As a first responder himself he knew better. He was able to draw on facts and statistics and case studies to make a very compelling case that health screenings were in fact a huge value. “A single heart attack,” he tells them, “costs an agency about $600,000, and a lot of the standard tests won’t tell a first responder what they need to know to get ahead of that.”
Through his service he was able to identify those at risk and recommend specific remediations to reduce emergencies. Suddenly the folks who thought his service was too expensive began to see it in a whole new light. He was saving them money—big money!

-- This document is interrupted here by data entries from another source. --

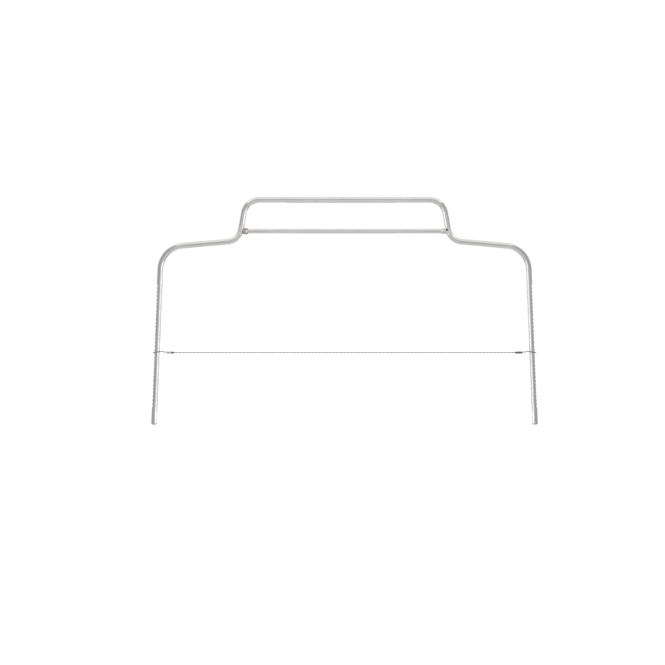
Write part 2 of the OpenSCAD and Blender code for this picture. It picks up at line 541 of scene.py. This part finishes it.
def build_rod(rod, notches):
    """The whole bent rod: one side from foot to middle, mirrored."""
    foot, shoulder, riser, handle, middle = corners(rod)
    up_leg = (shoulder - foot).normalized()
    along_shoulder = (riser - shoulder).normalized()
    up_riser = (handle - riser).normalized()
    along_handle = (middle - handle).normalized()
    shoulder_set = bend_length(up_leg, along_shoulder, rod.shoulder_bend)
    riser_set = bend_length(along_shoulder, up_riser, rod.inner_bend)
    handle_set = bend_length(up_riser, along_handle, rod.handle_bend)
    bm = new_mesh()
    edges = build_leg(bm, rod, notches, (shoulder - foot).length - shoulder_set)
    bmesh.ops.transform(bm, matrix=leg_frame(rod), verts=bm.verts)
    edges = bend(bm, edges, shoulder, up_leg, along_shoulder, rod.shoulder_bend)
    run = (riser - shoulder).length - shoulder_set - riser_set
    edges = extend(bm, edges, along_shoulder * run)
    edges = bend(bm, edges, riser, along_shoulder, up_riser, rod.inner_bend)
    run = (handle - riser).length - riser_set - handle_set
    edges = extend(bm, edges, up_riser * run)
    edges = bend(bm, edges, handle, up_riser, along_handle, rod.handle_bend)
    extend(bm, edges, along_handle * ((middle - handle).length - handle_set))
    whole = bm.verts[:] + bm.edges[:] + bm.faces[:]
    table = {"plane_co": ORIGIN, "plane_no": (0, 0, 1)}
    cut = bmesh.ops.bisect_plane(bm, geom=whole, clear_inner=True, **table)
    cap(bm, edges_of(cut["geom_cut"]))
    half = bm.verts[:] + bm.edges[:] + bm.faces[:]
    bmesh.ops.mirror(bm, geom=half, matrix=Matrix.Identity(4), merge_dist=MM / 100, axis="X")
    return finish_mesh(bm, "bent_rod", ROD_SHARP)


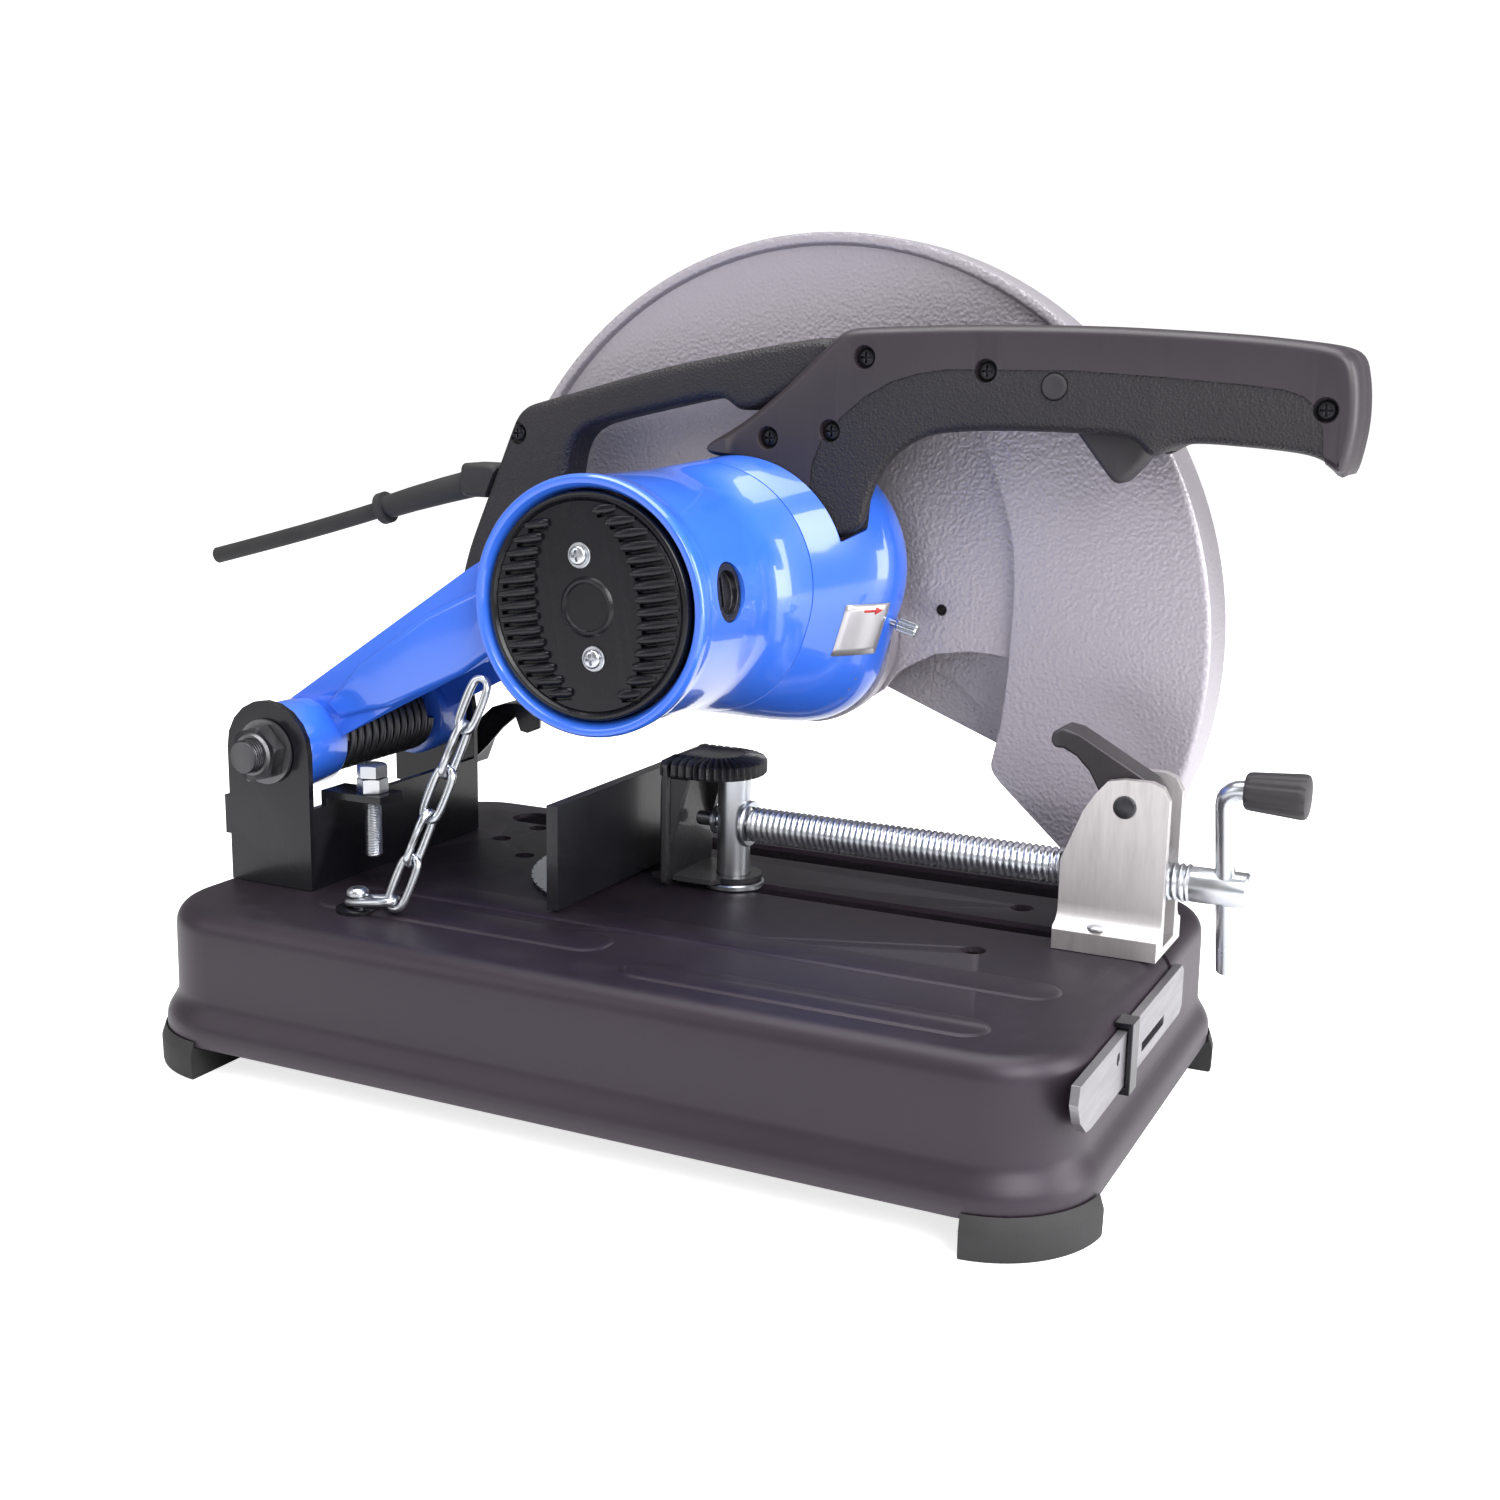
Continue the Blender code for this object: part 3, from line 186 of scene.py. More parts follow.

That’s a serious value proposition. But the principle stands regardless of whether you’re selling ballistic armor or cloud-based technology solutions or tourniquets. If your pricing is fair and your prospective customers still think the cost is too high, they don’t understand the true value you bring. That’s an opportunity.
A question to ponder is how the purchase will be allocated. Is it a line item for the agency? Or is it possible to spread the cost across affected departments? Police and fire eat up the lion’s share of most municipal budgets. So while selling directly to the police department or the fire department makes sense from an end-user’s perspective, the overall budgetary outlook might be different.
In the case I cited above, the cost for sick first responders goes well beyond the agency they work for. Therefore the appeal of a preventive solutions does, too. If, for example, I’m selling apparatus that will increase firefighting capability for a city, it would be essential to know if this might affect the ISO Fire Suppression Rating Schedule, which could mean lower insurance premiums across the board. That’s something a city manager or Chamber of Commerce board might want to know.
Suddenly the folks who thought his service was too expensive began to see it in a whole new light. He was saving them money—big money!
Another avenue to explore is grant funding.
“Grants can be a wonderful funding alternative to the operating budget,” says Sarah Wilson, vice president of Grant Services at Lexipol, which offers a host of public safety-specific grant services to companies and agencies. “Billions in grants funds are available and these funds can be very meaningful to the vendors who provide goods and services to the public sector. With planning, preparation and the right grant, agencies can fund equipment, software, training and personnel.”
As I’ve written before, trust is everything to first responders. It takes time to accrue but it lasts in this world. Even if you don’t make the initial sale, you should endeavor in all that you do to build positive relationships. It’s the right thing to do. But here’s why it’s also smart business.
Unlike the private sector, titles in public safety might not necessarily correspond with those whose opinions hold weight in the purchasing decision. I know a patrol sergeant, for example, who is all things license plate recognition (LPR) for his agency (and neighboring agencies too). He is truly expert on this topic. So if you were to target his city’s chief technology officer or police chief or fleet manager in hopes of selling an LPR solution, you’d likely be wasting your time. If you come to the patrol sergeant with surface-level appeals, you’d be wasting not just your time, but his as well.
Being respectful of people’s time and willing to learn about the challenges they face are basic politeness. Unfortunately, they fly in the face of many conventional sales and marketing efforts (think: bulk emails and pop-up ads). Smart marketers understand communication goes both ways.
The simplest definition of marketing is identifying needs in the marketplace and then creating wants and demands in addressing those needs.
So the next time you or your sales team hears “No,” take a step back and consider: What are they really saying? Is this an opportunity to deepen a relationship? Or are you talking to the wrong person? What can you do to educate about your product’s true cost? Or the true costs of sticking to the status quo? Perhaps you’ll learn something about your product or service that will take you to the next level. Maybe that firefighter you’re talking to will one day be deputy chief.
At the end of the day, what matters is that you be helpful. Smart companies have long known that sales, and the sales experience, is a function of marketing. Good work succeeds with a little patience.